Another thing we were told was it was less important what we do as to how we did it.  I found this to be true over and over again.  It was the presence of our family living in Cameroon that meant the most to people.  They of course appreciated our ministry, but they just really enjoyed our family---- Doctor, Madame Newburn and the Trinity as some would say. Our presence was the true present.

And now going through my head, singing to me daily is “end well”. An instructor had told us that and it is something that Pete does very well and I do poorly. I am busy with airline tickets and moving vans and buying a house and it is easy to forget to stay focused on the now. Additionally, I am not very good at goodbyes. I just want to say a quick goodbye or no goodbye and slip out the back door. Part of it is that I don’t want a lot of fuss made about me when I feel I have done so little.  Part of it is the tears that well up, when I start to say what people have meant to me here.

I have been trying as best I can to say goodbye.  The school year ended for the kids May 28. We gave the school a collage of our time at the school and sang to the kids at graduation. Pledge was just the right choice for our kids. It provided good education with so many great cultural experiences. I loved watching Jessica sign a prayer before meal at the assembly and chuckled watching Emily holding a banner against inter-tribal war during a dance performance.
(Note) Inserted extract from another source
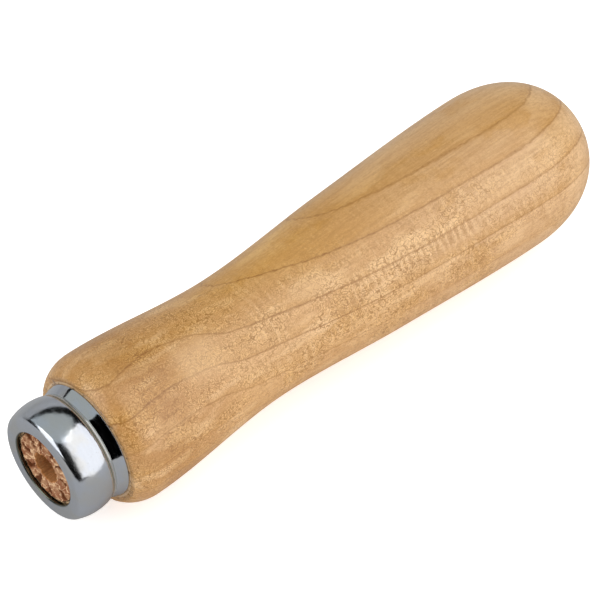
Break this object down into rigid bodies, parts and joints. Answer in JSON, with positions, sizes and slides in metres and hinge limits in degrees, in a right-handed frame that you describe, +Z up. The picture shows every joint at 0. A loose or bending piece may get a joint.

I finished at the Treasure Center in grand style. They had a huge assembly to honor me and to thank me. They danced and sang and had memory verses. Yes, I cried as I said goodbye.  I love those children so. I am convinced that they gave me infinitely more than I gave them.

Other goodbyes are still to come as we finish our last few weeks here. Part of me is rushing to finish up here and get on to the next adventure.  But God whispers “every day is an adventure, don’t rush, breathe it in, cherish each moment, end well”.